Você também mencionou os salários...Para analisar a desigualdade também observamos a receita do trabalho nos últimos 25 e 30 anos, analisamos a receita global em razão da receita do trabalho. E concluímos que sobre a ampla desigualdade econômica também incidem as variações remunerativas. O abismo entre os que ocupam cargos de direção e os empregados médios foi ampliada, com o passar dos anos. No relatório, analisamos casos significativos de grandes companhias estadunidenses. Há dados de vários países, como Estados Unidos, Índia e Reino Unido, mas nem todas as companhias têm a obrigação de publicar os salários dos grandes dirigentes. Em outros países, não há qualquer obrigação de torná-los públicos. Nos países em que foi possível analisar, a diferença está se acentuando.
Outros fatores que influíram para aumentar a distância entre ricos e pobres?Também influíram as políticas econômicas dos últimos 30 anos. Houve uma redução dos investimentos nos serviços públicos essenciais, em geral. Para nós, a desigualdade econômica também é uma demonstração de que este modelo econômico fracassou. Quanto mais poder econômico se tem, mais riqueza se possui e mais é possível condicionar as decisões em matéria de política econômica por parte dos governos.
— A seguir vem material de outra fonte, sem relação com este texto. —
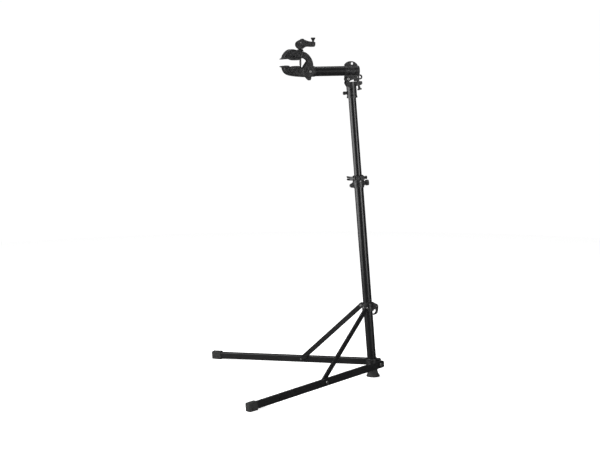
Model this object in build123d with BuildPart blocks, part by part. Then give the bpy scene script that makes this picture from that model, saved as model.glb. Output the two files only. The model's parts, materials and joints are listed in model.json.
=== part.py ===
"""Bike repair stand: two folding legs, a leaning telescopic mast and a clamp head on a folding arm.

Frame: origin at the centre of the mast foot's underside on the floor, +Z up. The legs and the arm
reach towards -X, the left leg is on the -Y side, and the mast leans towards -X. Millimetres.
"""
import os
from math import asin, atan2, cos, degrees, radians, sin

from build123d import *

# ---- driving dimensions ----
LEAN = 4.68            # mast's lean from the vertical, degrees
LEG_SPREAD = 35.4      # each leg's angle from -X, seen along the mast, degrees
LOWER_OD, LOWER_ID = 38.0, 34.0
UPPER_OD, UPPER_ID = 31.8, 28.2
ARM_OD, ARM_ID = 40.0, 36.0
FIT = 0.2              # radial clearance of a sliding or turning fit
GAP = 0.4              # gap between flat faces that turn past each other

# heights along the mast, measured from its foot
FOOT_TOP = 44.0
BRACKET = (36.0, 78.0)
LEG_PIVOT_HEIGHT = 54.2
COLLAR = (284.0, 318.0)
STRUT_PIVOT_HEIGHT = 304.7
MID_CLAMP = (809.0, 860.0)
LOWER_TUBE = (10.0, 836.0)
UPPER_TUBE = (520.0, 1240.0)
SOCKET = (1184.0, 1250.0)
ARM_HEIGHT = 1295.8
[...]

Qual foi o papel do dinheiro enviado aos chamados paraísos fiscais?Quando a concentração da riqueza chega ao pico da pirâmide, tenta-se conservá-la. Uma das formas para isso é defender os privilégios fiscais ou esconder essa riqueza em algum paraíso fiscal. Alguns economistas e a Oxfam têm estimado que cerca de US$7,6 trilhões estão escondidos nos paraísos fiscais. Se fossem pagos os impostos sobre esta riqueza, as receitas fiscais para os governos seriam de US$190 bilhões por ano. Além disso, os paraísos fiscais são o ponto de chegada dos lucros transferidos pelas grandes multinacionais, mas também pelos indivíduos, fora das jurisdições fiscais dos países onde realmente fazem sua atividade. O exemplo é o informe 2012 de grandes companhias estadunidenses que declararam receitas nas Ilhas Bermudas – um paraíso fiscal – por €80 bilhões. Significa 3,3% de todas as suas receitas globais. No entanto, esse número não reflete a real presença econômica dessas companhias nas Bermudas, onde possuem apenas 0,3% de suas vendas globais e 0,01% do custo trabalhista global.
Nesses dias, acontece o tradicional Foro de Davos, na Suíça, que reúne políticos, economistas e empresários de todo o mundo. O que a Oxfam apresentará lá?Queremos fazer um chamado às elites e aos governos, lançando a reivindicação de maior justiça fiscal. Queremos também recordar às elites o nível de desigualdade em que vivemos e a responsabilidade que elas têm. A Oxfam demonstrou que das 200 companhias analisadas – entre as quais estão incluídas as 120 maiores do mundo e uns 100 sócios estratégicos do Fórum –, nove em cada dez estão presentes nos paraísos fiscais. Queremos dizer que o dinheiro enviado para os paraísos fiscais acentua a desigualdade. Ou seja, chamaremos atenção sobre os níveis insustentáveis da desigualdade. Também alertaremos de forma provocadora contra a evasão fiscal das corporações que estejam presentes em Davos.
Em sua opinião, o que cada país deveria fazer para diminuir as diferenças entre ricos e pobres?Como prioridade, acredito que seria preciso redefinir os sistemas fiscais para que sejam mais progressivos e analisar o impacto de novos sistemas sobre os níveis de desigualdade. Além disso, maiores investimentos em serviços públicos essenciais como Educação e Saúde, e políticas de apoio ao Trabalho. E, em plano internacional, os governos deveriam contribuir para uma reforma da fiscalidade internacional, acabando com os paraísos fiscais.